=== REQUIRED TASK ===
Only one span of the listing below is wanted: the lines from the one with "Reconstruct the object" through the one with "bend_r = 6; // [4:0.5:7]", reproduced exactly, both ends kept.

--- start EXERCISE DATA ---

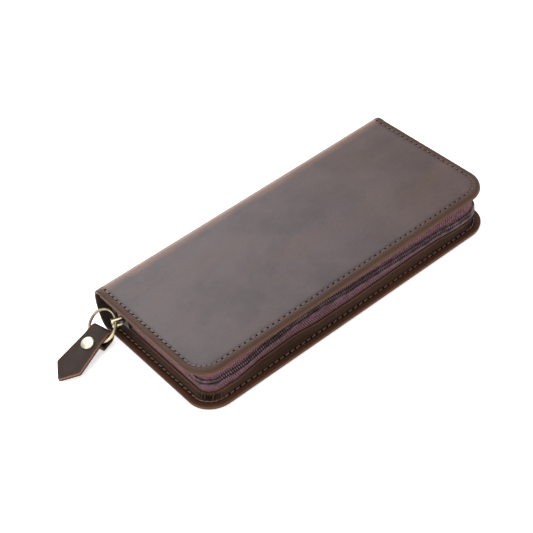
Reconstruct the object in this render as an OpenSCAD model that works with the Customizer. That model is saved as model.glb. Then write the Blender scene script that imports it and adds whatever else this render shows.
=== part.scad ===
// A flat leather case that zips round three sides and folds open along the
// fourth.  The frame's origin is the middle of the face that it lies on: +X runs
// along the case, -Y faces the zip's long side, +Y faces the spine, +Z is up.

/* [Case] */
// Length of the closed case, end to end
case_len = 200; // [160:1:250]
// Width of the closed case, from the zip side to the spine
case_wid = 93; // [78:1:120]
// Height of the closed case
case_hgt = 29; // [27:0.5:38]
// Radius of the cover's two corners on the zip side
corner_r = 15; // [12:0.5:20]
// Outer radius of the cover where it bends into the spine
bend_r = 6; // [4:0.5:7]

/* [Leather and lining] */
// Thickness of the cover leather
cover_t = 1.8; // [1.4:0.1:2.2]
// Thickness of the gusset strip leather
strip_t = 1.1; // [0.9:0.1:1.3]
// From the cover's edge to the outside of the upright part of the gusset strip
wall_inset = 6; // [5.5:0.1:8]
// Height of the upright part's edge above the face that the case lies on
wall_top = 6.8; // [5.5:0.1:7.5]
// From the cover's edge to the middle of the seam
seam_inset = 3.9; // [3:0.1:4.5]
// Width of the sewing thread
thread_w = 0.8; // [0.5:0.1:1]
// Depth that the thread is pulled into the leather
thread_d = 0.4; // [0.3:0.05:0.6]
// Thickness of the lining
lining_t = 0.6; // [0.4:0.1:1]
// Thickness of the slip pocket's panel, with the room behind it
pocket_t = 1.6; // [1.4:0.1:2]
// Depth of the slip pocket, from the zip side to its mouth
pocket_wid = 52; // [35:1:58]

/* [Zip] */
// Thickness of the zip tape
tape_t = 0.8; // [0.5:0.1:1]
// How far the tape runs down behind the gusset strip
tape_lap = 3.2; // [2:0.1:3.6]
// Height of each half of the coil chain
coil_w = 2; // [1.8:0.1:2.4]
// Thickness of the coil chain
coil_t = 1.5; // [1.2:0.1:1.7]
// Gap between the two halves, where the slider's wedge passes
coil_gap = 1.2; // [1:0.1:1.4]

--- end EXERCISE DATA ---
--- start EXERCISE DATA ---

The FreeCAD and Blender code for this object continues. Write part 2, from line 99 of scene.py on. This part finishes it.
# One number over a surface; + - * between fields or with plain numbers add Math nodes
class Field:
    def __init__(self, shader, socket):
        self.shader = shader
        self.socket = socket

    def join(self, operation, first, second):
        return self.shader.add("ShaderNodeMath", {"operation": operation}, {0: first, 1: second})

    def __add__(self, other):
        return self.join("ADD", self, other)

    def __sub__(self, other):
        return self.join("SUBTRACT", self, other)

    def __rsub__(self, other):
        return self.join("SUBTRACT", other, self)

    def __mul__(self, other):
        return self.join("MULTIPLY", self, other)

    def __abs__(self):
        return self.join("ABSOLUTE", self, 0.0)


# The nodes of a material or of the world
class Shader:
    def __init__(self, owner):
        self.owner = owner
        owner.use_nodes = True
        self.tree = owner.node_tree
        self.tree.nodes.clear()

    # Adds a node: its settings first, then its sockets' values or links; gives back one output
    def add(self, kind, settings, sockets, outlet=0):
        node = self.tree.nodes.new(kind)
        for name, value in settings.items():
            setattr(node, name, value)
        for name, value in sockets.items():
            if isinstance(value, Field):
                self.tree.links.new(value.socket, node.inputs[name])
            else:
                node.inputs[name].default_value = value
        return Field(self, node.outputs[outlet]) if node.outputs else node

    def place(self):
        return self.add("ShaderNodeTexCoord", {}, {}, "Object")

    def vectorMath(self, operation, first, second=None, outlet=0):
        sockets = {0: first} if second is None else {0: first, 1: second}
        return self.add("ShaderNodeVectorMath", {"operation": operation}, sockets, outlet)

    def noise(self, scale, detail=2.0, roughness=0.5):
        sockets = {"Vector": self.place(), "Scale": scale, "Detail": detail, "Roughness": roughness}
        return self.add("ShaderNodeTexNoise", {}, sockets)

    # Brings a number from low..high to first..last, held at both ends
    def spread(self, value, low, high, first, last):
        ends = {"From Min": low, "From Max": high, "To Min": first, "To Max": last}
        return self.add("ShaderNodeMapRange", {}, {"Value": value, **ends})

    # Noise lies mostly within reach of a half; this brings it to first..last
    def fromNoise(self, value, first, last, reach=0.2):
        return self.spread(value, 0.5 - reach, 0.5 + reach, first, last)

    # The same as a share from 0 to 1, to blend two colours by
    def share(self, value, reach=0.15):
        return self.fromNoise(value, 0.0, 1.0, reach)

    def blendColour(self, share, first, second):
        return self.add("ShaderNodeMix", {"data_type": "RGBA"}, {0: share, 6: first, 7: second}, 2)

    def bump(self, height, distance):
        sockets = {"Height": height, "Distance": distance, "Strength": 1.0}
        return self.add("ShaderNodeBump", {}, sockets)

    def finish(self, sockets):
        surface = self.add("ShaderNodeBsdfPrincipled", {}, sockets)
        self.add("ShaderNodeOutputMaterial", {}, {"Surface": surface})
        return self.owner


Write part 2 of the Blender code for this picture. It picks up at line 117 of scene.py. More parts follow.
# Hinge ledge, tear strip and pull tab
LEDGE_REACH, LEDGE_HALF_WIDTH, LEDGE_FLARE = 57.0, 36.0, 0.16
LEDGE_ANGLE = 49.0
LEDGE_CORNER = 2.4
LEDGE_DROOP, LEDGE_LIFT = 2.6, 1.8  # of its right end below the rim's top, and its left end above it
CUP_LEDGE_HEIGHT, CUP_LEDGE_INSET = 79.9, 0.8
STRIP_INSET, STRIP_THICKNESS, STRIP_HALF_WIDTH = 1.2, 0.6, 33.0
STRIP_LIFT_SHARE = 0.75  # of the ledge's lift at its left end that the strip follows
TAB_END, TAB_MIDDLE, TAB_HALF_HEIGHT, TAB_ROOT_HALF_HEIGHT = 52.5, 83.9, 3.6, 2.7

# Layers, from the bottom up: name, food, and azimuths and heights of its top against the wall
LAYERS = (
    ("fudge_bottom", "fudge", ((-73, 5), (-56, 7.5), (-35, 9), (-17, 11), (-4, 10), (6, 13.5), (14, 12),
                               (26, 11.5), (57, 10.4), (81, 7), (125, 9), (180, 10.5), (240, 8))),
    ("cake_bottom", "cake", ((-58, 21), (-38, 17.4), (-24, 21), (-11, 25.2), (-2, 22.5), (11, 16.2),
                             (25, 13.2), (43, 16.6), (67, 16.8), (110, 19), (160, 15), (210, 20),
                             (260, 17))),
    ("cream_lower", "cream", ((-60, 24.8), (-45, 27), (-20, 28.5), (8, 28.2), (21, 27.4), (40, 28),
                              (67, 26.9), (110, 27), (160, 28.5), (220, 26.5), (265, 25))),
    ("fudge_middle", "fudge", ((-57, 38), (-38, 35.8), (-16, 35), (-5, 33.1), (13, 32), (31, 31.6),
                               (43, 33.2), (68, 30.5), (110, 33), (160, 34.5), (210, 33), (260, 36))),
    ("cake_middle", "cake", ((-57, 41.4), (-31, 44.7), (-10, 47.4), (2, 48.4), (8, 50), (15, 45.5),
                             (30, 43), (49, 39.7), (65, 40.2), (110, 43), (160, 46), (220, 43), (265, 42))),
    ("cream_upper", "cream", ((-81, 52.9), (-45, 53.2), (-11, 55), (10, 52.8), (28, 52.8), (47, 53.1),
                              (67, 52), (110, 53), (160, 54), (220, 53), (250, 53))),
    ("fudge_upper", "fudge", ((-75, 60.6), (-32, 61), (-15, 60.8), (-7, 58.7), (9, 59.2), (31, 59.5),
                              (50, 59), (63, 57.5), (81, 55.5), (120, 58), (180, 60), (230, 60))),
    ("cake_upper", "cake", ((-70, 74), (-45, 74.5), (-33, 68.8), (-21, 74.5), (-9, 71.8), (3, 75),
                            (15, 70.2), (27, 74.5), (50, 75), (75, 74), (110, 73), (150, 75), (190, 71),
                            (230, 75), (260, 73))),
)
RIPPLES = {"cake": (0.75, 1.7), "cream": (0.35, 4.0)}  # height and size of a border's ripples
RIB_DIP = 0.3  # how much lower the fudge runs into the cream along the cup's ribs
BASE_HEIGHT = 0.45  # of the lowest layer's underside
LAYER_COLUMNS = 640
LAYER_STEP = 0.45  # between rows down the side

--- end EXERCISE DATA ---
--- start EXERCISE DATA ---

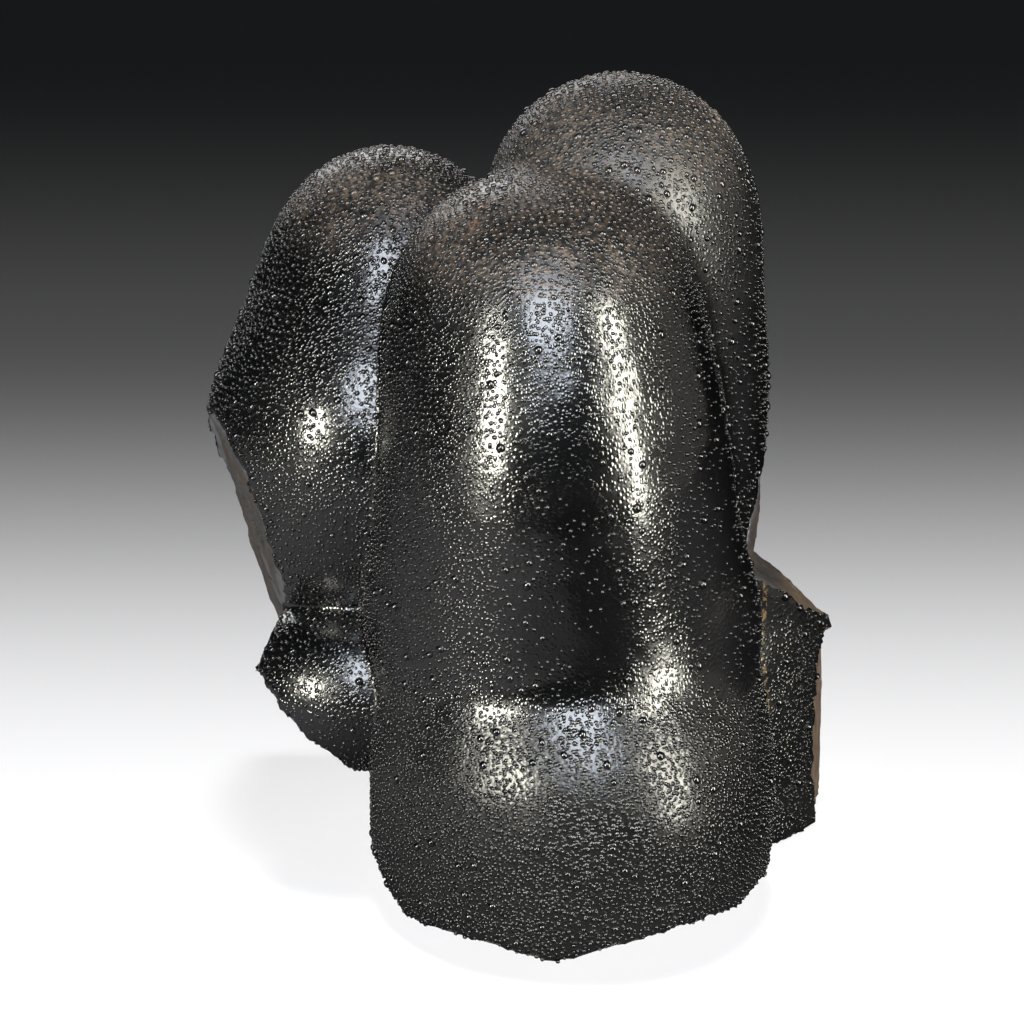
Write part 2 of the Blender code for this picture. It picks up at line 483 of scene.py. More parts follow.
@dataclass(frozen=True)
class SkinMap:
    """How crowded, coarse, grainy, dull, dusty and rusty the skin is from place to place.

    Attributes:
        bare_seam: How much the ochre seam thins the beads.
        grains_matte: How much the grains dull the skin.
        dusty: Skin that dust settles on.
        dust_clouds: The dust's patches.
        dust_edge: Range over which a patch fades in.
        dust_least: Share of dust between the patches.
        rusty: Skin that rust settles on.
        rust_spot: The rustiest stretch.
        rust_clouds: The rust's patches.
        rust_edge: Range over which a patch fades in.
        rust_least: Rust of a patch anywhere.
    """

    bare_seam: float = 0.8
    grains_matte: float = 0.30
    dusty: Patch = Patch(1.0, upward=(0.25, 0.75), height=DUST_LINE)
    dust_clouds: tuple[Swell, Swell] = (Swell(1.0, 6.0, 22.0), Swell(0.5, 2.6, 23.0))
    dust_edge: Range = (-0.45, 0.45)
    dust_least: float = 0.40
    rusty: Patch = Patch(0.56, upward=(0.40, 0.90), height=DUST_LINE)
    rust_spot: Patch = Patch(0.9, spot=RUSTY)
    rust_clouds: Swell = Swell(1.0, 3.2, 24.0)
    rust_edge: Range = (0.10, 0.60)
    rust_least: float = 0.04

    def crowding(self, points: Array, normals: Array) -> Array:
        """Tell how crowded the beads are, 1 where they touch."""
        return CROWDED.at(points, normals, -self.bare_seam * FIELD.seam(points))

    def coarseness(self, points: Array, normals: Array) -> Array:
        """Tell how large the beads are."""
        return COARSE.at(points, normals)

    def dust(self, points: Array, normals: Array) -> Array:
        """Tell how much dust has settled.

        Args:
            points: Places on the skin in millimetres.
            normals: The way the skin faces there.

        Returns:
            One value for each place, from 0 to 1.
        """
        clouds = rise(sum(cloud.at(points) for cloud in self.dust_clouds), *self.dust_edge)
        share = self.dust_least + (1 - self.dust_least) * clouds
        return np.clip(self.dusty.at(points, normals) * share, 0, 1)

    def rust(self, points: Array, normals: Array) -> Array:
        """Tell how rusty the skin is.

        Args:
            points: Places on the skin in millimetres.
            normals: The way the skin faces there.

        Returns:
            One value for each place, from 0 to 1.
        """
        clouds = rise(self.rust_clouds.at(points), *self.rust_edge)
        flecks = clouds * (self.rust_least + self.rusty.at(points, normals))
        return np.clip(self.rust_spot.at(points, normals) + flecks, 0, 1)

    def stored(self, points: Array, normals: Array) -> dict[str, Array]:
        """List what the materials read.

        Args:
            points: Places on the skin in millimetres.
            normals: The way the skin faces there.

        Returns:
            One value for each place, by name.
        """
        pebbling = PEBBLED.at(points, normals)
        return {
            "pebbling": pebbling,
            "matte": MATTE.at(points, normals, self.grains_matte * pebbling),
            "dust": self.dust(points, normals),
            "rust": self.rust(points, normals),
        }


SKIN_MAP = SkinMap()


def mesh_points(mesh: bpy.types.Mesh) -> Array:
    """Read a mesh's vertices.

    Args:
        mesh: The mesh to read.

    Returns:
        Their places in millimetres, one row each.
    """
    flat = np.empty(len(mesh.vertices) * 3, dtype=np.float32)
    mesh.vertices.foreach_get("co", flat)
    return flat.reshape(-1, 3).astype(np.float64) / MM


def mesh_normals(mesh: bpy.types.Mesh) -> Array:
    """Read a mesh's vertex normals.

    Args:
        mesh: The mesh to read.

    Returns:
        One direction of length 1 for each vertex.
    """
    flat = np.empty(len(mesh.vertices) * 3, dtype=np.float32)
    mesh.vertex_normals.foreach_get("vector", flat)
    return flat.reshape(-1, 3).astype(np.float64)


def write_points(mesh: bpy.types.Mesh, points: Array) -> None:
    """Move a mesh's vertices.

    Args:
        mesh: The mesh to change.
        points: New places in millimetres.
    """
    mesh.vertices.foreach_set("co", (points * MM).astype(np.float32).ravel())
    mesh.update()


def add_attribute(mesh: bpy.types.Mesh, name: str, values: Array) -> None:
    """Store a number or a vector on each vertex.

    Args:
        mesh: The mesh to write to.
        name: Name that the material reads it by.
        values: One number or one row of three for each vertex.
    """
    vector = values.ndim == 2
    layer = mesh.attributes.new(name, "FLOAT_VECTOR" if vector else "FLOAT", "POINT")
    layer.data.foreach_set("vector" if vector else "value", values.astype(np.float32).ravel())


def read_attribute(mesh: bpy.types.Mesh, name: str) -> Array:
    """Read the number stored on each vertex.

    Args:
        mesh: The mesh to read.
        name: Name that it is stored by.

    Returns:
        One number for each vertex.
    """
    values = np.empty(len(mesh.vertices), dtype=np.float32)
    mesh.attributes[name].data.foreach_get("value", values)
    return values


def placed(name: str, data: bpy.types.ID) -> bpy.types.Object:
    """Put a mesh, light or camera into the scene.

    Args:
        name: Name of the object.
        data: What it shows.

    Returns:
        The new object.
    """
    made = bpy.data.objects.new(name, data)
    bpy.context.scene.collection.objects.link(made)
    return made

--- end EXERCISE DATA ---

=== OUTPUT ===
Reconstruct the object in this render as an OpenSCAD model that works with the Customizer. That model is saved as model.glb. Then write the Blender scene script that imports it and adds whatever else this render shows.
=== part.scad ===
// A flat leather case that zips round three sides and folds open along the
// fourth.  The frame's origin is the middle of the face that it lies on: +X runs
// along the case, -Y faces the zip's long side, +Y faces the spine, +Z is up.

/* [Case] */
// Length of the closed case, end to end
case_len = 200; // [160:1:250]
// Width of the closed case, from the zip side to the spine
case_wid = 93; // [78:1:120]
// Height of the closed case
case_hgt = 29; // [27:0.5:38]
// Radius of the cover's two corners on the zip side
corner_r = 15; // [12:0.5:20]
// Outer radius of the cover where it bends into the spine
bend_r = 6; // [4:0.5:7]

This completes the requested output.